F. Balancing of Interests
1. The Douglas Case
Because the Douglases do not have a strong interest in proceeding with their case while the Government does have a strong interest in a stay, this Court GRANTS the Government's Motion for Stay of deposition discovery on the question of whether the Douglases filed a qualified amended return. In light of the stay, the Government shall file and serve a statement on January 31, 2007 updating the Court of the status of the Stein case. If the Stein case is resolved prior to January 31, 2007, the Government shall file and serve a statement so notifying the Court and the Douglases.
2. The Jones Case
Although three of the five factors weigh in favor of the Government's motion, the heavy burden on Jones that would result is too substantial to warrant a stay at this time.

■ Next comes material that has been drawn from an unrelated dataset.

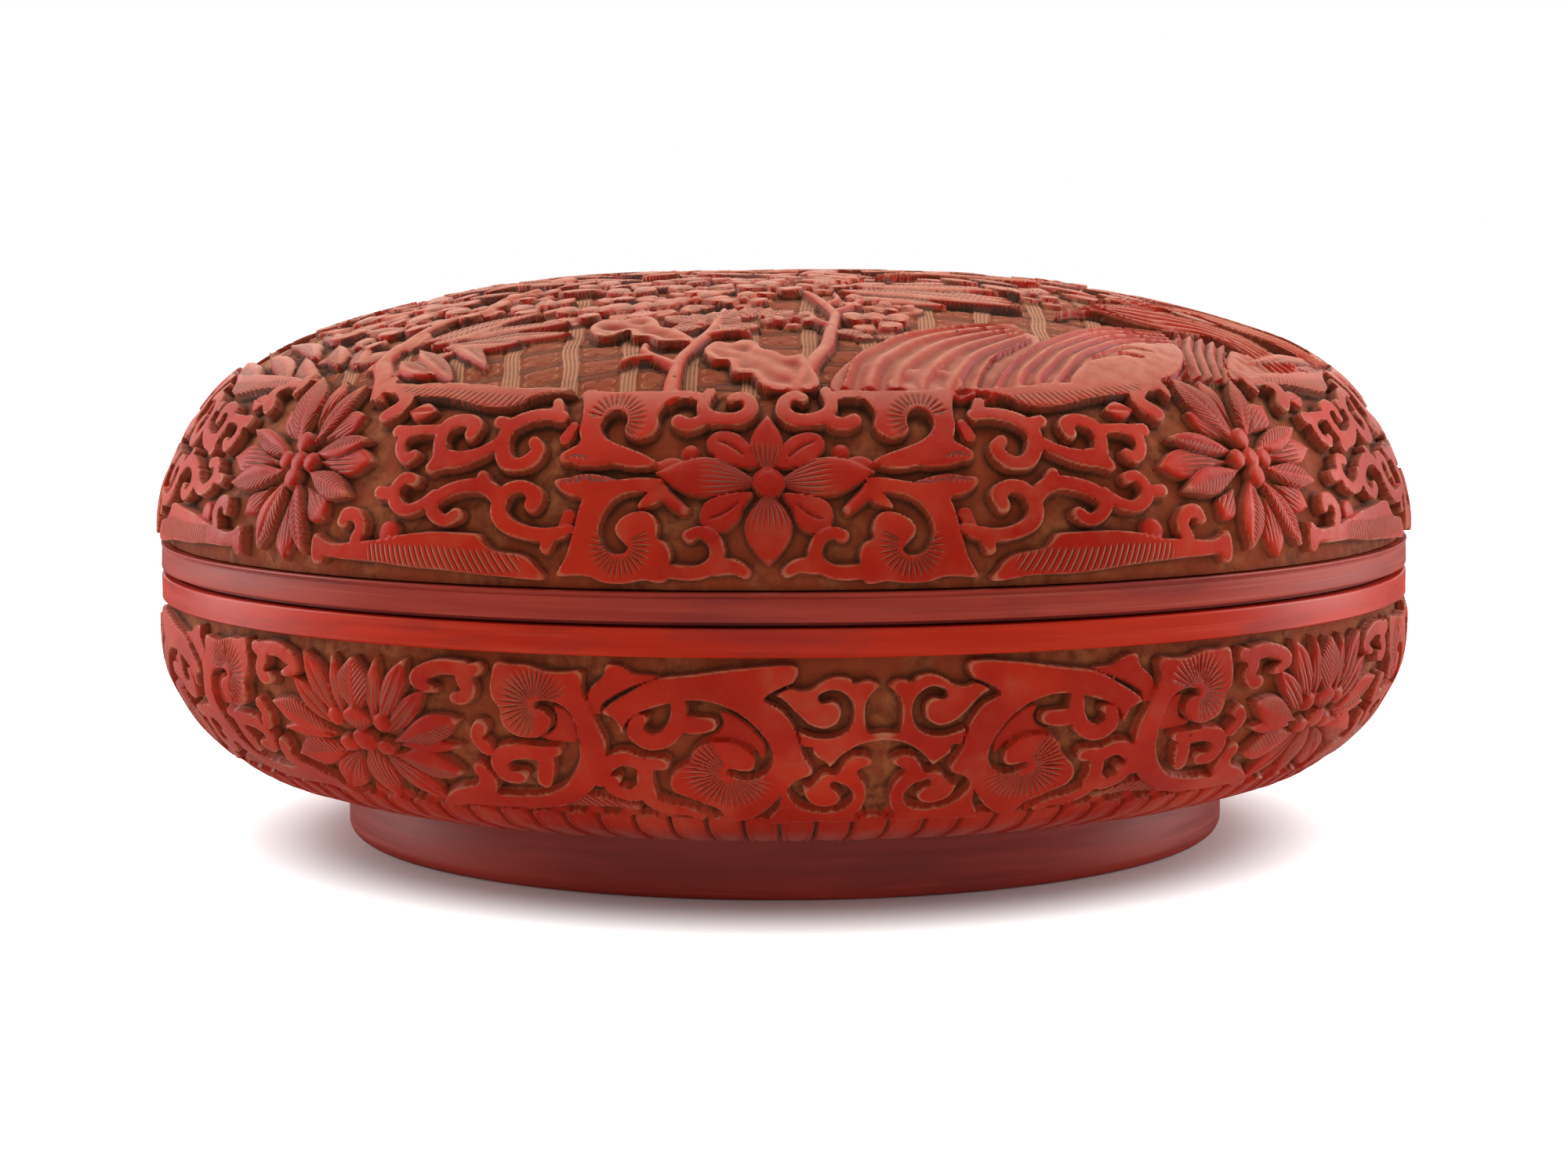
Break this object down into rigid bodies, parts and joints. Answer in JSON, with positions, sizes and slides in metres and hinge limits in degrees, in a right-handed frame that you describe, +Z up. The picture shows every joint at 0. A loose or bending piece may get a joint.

Unlike the Douglases, the Government is still attempting to collect taxes from Jones and has filed liens against his property. Additionally, since the Government is not a party to this suit, they have a lesser interest in staying Jones than Douglas. Therefore, the Court DENIES the Government's Motion to StayJones. However, because the Court recognizes the Government's interest, the Government may address their concerns on a deposition-by-deposition basis with Magistrate Judge Seeborg. Additionally, the Government may file for a protective order to protect any interests they may have in specific depositions.
V. CONCLUSION
For the reasons stated above, the Government's Motion is GRANTED in PART and DENIED in PART. Since Jones is proceeding while Douglas is being stayed, the Court hereby VACATES its August 12, 2005 Order Granting in Part and Denying in Part Plaintiff's Motion to Consolidate (Docket Item No. 132 inJones; Docket Item No. 46 in Douglas).